* Begin SOURCE EXCERPT *
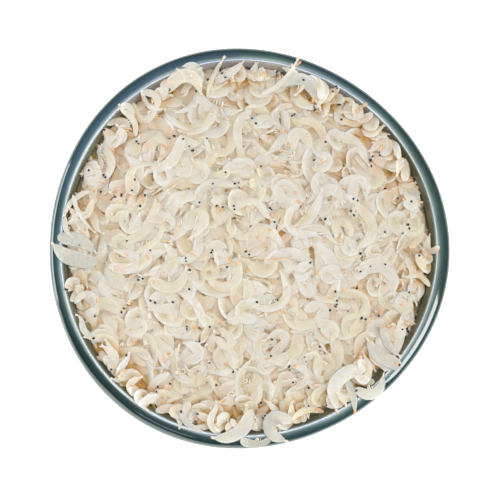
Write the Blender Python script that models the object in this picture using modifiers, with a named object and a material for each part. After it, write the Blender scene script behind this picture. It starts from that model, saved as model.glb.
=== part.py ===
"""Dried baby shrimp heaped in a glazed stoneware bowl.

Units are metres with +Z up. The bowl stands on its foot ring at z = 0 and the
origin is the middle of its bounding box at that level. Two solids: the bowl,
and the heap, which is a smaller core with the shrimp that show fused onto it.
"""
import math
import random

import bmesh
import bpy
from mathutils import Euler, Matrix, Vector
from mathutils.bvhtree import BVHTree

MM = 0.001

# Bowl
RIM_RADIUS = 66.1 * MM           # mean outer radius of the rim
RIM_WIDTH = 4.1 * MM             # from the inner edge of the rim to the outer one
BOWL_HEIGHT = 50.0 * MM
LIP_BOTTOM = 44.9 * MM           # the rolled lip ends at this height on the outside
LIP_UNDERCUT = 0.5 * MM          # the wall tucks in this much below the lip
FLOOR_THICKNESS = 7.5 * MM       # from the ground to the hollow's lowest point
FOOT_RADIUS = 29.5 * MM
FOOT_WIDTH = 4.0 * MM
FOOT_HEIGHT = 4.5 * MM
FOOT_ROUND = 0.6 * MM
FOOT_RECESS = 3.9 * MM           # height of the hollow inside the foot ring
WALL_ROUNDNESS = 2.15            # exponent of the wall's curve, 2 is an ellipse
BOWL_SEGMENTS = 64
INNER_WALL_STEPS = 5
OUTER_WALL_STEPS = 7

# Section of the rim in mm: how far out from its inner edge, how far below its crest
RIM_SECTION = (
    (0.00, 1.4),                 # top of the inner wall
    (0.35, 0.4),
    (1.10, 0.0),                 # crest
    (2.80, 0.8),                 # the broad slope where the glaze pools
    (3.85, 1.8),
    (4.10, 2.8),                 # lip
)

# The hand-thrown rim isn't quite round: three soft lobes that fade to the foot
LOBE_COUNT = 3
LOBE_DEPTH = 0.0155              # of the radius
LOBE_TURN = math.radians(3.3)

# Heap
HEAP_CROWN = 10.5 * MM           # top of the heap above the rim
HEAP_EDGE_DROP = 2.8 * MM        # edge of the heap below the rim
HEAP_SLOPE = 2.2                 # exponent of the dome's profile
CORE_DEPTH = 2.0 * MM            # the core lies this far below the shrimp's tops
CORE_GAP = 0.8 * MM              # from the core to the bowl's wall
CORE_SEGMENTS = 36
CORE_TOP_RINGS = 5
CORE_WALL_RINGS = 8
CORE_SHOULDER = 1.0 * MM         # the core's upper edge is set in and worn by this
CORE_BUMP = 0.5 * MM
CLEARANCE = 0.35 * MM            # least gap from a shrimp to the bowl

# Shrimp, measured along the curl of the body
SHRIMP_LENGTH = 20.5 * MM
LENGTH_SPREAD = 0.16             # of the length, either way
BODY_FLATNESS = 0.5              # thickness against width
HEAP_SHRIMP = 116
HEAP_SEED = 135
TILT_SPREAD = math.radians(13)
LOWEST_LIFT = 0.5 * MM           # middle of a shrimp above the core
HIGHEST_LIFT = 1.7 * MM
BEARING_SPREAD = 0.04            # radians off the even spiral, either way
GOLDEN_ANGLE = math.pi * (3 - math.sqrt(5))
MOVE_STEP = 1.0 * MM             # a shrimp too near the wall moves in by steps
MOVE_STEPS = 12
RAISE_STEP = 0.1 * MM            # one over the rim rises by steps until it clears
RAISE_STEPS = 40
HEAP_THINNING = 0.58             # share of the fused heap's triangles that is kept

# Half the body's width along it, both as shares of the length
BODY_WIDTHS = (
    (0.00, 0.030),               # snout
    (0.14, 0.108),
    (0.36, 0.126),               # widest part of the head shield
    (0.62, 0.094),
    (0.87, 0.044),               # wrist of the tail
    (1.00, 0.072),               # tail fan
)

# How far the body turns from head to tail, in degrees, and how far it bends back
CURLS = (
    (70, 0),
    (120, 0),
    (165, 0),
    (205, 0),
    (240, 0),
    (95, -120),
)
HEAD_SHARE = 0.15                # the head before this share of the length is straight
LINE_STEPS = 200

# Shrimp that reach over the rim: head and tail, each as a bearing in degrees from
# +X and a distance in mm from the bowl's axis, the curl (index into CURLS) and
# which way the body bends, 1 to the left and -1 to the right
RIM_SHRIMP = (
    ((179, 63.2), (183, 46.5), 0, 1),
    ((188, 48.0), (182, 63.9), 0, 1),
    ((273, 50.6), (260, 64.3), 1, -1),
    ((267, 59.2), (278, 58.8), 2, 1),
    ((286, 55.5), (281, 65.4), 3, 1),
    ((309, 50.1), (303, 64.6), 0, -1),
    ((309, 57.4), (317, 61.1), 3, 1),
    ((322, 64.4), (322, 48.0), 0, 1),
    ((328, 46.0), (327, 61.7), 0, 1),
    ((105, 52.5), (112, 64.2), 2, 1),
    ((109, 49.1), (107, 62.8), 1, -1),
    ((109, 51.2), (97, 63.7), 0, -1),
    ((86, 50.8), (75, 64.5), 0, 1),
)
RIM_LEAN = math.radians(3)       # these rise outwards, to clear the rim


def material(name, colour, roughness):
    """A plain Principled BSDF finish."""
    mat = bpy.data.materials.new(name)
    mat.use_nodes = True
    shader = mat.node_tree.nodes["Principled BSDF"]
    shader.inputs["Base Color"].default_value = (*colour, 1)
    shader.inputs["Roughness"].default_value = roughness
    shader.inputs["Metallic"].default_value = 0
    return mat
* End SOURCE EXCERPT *
_GIVEN EXERCISE_
What are the exact lines from the beginning of the material through the line containing "glazed stoneware bowl."? Write out those lines alone.

_WRITTEN ANSWER_
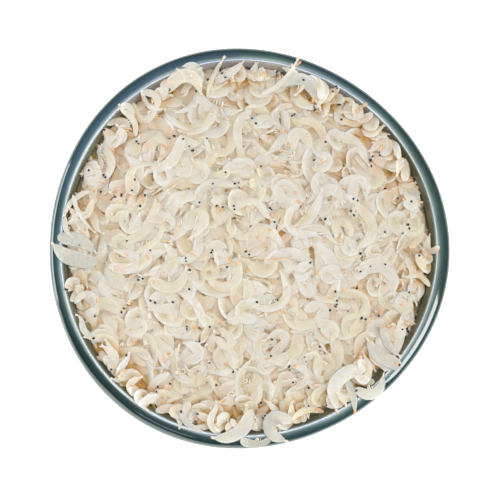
Write the Blender Python script that models the object in this picture using modifiers, with a named object and a material for each part. After it, write the Blender scene script behind this picture. It starts from that model, saved as model.glb.
=== part.py ===
"""Dried baby shrimp heaped in a glazed stoneware bowl.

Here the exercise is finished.